Written request -> Extract every line of the material below and reproduce it faithfully.

Given entries ->

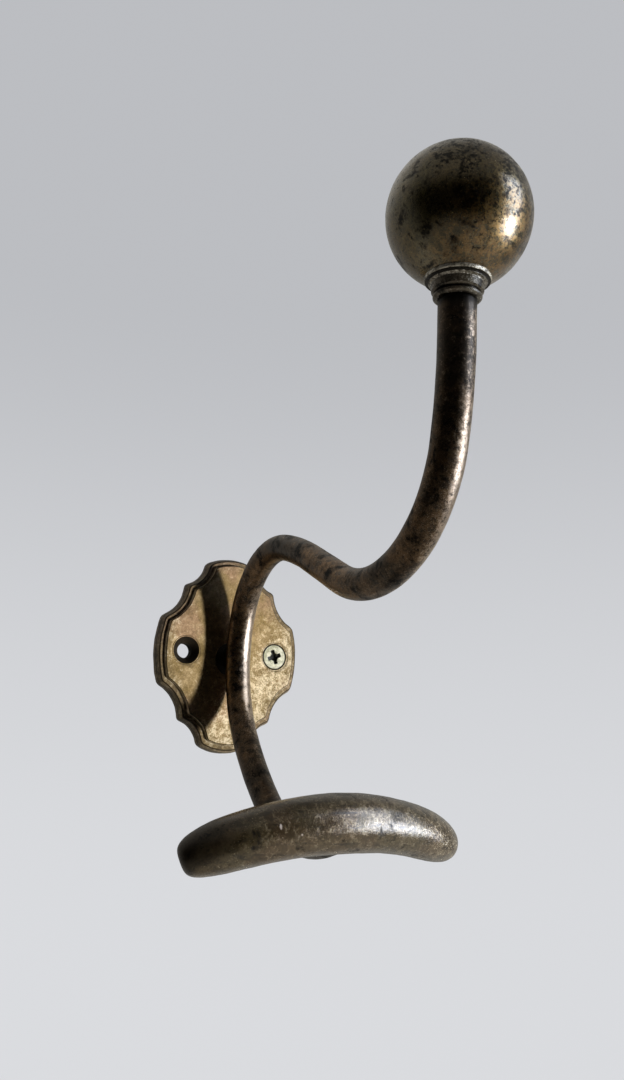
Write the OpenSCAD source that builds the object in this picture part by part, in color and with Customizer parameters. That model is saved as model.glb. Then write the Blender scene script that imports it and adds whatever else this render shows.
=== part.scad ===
// Coat and hat hook: a cast brass arm on a scalloped backplate.
// The arm rises from the plate in a crest, dips into a valley and climbs to a ball knob.
// Below the plate it swings out and carries a drooping crossbar.
// Frame: origin at the centre of the plate's back face. +Y points into the wall, +Z is up,
// and stand-off from the wall is -Y. The arm lies in the plane X = 0.

/* [Backplate] */
// Thickness from the wall to the face
plate_t = 5; // [4:0.1:8]
// Width of the face across the side lobes
plate_w = 44.6; // [43:0.1:56]
// Height of the face across the end lobes
plate_h = 58.8; // [57:0.1:72]
// Height of a side lobe's corners above and below the centre
side_corner_z = 9.1; // [7:0.1:11]
// Crown of a side lobe over its corners
side_crown = 1.2; // [0.6:0.1:3]
// Distance of a diagonal point from the upright centre line
point_x = 13.4; // [12:0.1:15]
// Distance of a diagonal point from the level centre line
point_z = 20; // [18:0.1:22]
// Half the width of an end lobe at its corners
end_corner_x = 6.7; // [5:0.1:8]
// Crown of an end lobe over its corners
end_crown = 1.5; // [0.8:0.1:3]
// Depth of the scallop beside a side lobe
side_scallop = 1.6; // [0.8:0.1:2.4]
// Depth of the scallop beside an end lobe
end_scallop = 1.3; // [0.6:0.1:2]

/* [Rim moulding] */
// How far the sloping flank spreads from the ledge down to the wall
flank_w = 1.05; // [0.6:0.05:1.8]
// Height of the ledge above the wall
ledge_z = 3.7; // [2.6:0.1:3.8]
// Width of the ledge below the face
ledge_w = 1.5; // [0.8:0.1:2.2]
// Slope of the riser between the ledge and the face
rim_draft = 0.25; // [0.05:0.05:0.4]

/* [Screws] */
// Distance between the two screw holes
hole_spacing = 31.2; // [29:0.1:34]
// Diameter of the screw's clearance hole
hole_d = 4.8; // [4.4:0.1:5.4]
// Diameter of the countersink at the face
sink_d = 8.8; // [8.6:0.1:9.4]
// Full angle of the countersink and of the screw's head
sink_angle = 90; // [80:1:100]
// Diameter of the screw's head
screw_head_d = 8.3; // [7.6:0.1:8.4]
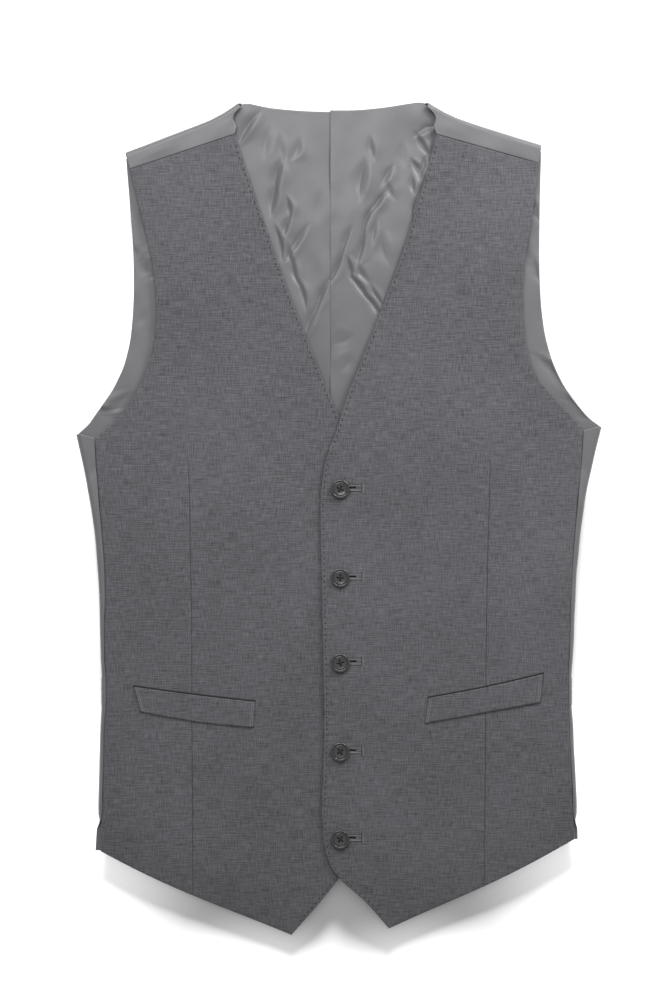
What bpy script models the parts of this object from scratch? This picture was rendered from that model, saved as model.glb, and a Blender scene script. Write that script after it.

Result for this task ->
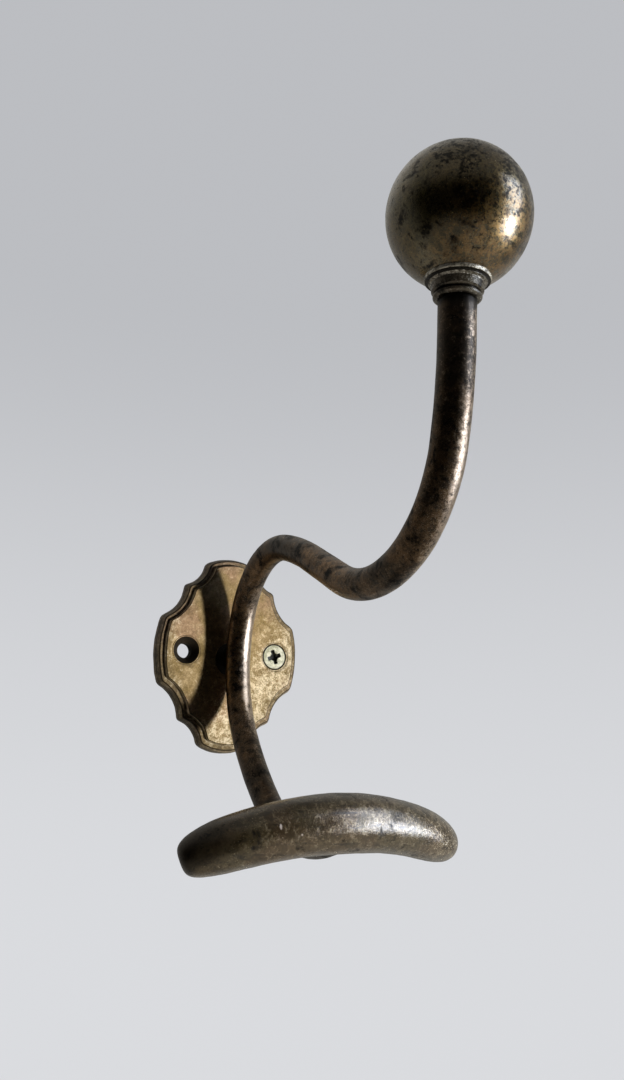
Write the OpenSCAD source that builds the object in this picture part by part, in color and with Customizer parameters. That model is saved as model.glb. Then write the Blender scene script that imports it and adds whatever else this render shows.
=== part.scad ===
// Coat and hat hook: a cast brass arm on a scalloped backplate.
// The arm rises from the plate in a crest, dips into a valley and climbs to a ball knob.
// Below the plate it swings out and carries a drooping crossbar.
// Frame: origin at the centre of the plate's back face. +Y points into the wall, +Z is up,
// and stand-off from the wall is -Y. The arm lies in the plane X = 0.

/* [Backplate] */
// Thickness from the wall to the face
plate_t = 5; // [4:0.1:8]
// Width of the face across the side lobes
plate_w = 44.6; // [43:0.1:56]
// Height of the face across the end lobes
plate_h = 58.8; // [57:0.1:72]
// Height of a side lobe's corners above and below the centre
side_corner_z = 9.1; // [7:0.1:11]
// Crown of a side lobe over its corners
side_crown = 1.2; // [0.6:0.1:3]
// Distance of a diagonal point from the upright centre line
point_x = 13.4; // [12:0.1:15]
// Distance of a diagonal point from the level centre line
point_z = 20; // [18:0.1:22]
// Half the width of an end lobe at its corners
end_corner_x = 6.7; // [5:0.1:8]
// Crown of an end lobe over its corners
end_crown = 1.5; // [0.8:0.1:3]
// Depth of the scallop beside a side lobe
side_scallop = 1.6; // [0.8:0.1:2.4]
// Depth of the scallop beside an end lobe
end_scallop = 1.3; // [0.6:0.1:2]

/* [Rim moulding] */
// How far the sloping flank spreads from the ledge down to the wall
flank_w = 1.05; // [0.6:0.05:1.8]
// Height of the ledge above the wall
ledge_z = 3.7; // [2.6:0.1:3.8]
// Width of the ledge below the face
ledge_w = 1.5; // [0.8:0.1:2.2]
// Slope of the riser between the ledge and the face
rim_draft = 0.25; // [0.05:0.05:0.4]

/* [Screws] */
// Distance between the two screw holes
hole_spacing = 31.2; // [29:0.1:34]
// Diameter of the screw's clearance hole
hole_d = 4.8; // [4.4:0.1:5.4]
// Diameter of the countersink at the face
sink_d = 8.8; // [8.6:0.1:9.4]
// Full angle of the countersink and of the screw's head
sink_angle = 90; // [80:1:100]
// Diameter of the screw's head
screw_head_d = 8.3; // [7.6:0.1:8.4]
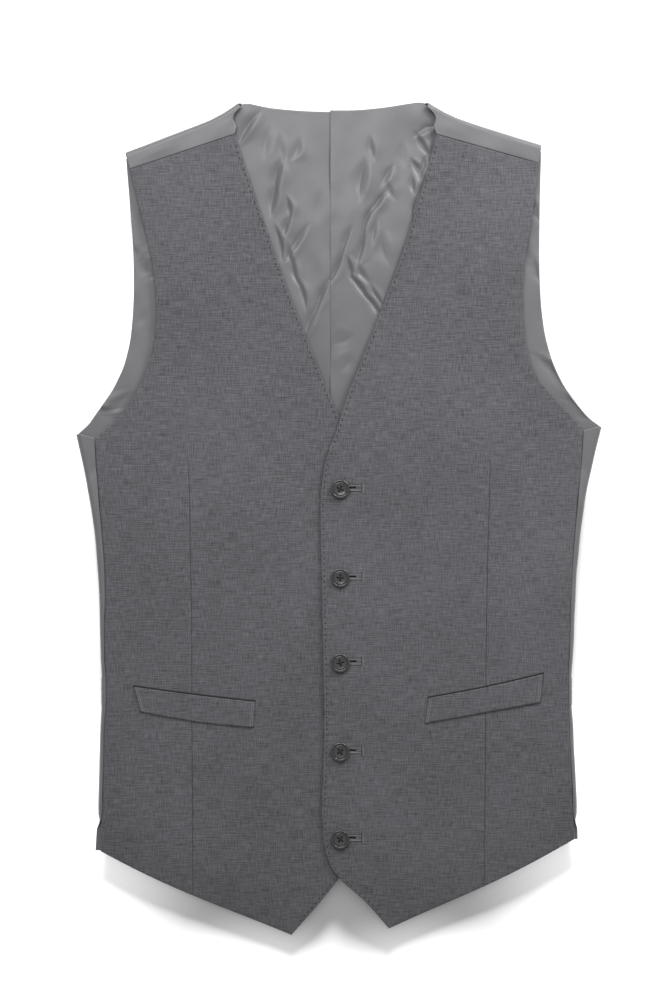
What bpy script models the parts of this object from scratch? This picture was rendered from that model, saved as model.glb, and a Blender scene script. Write that script after it.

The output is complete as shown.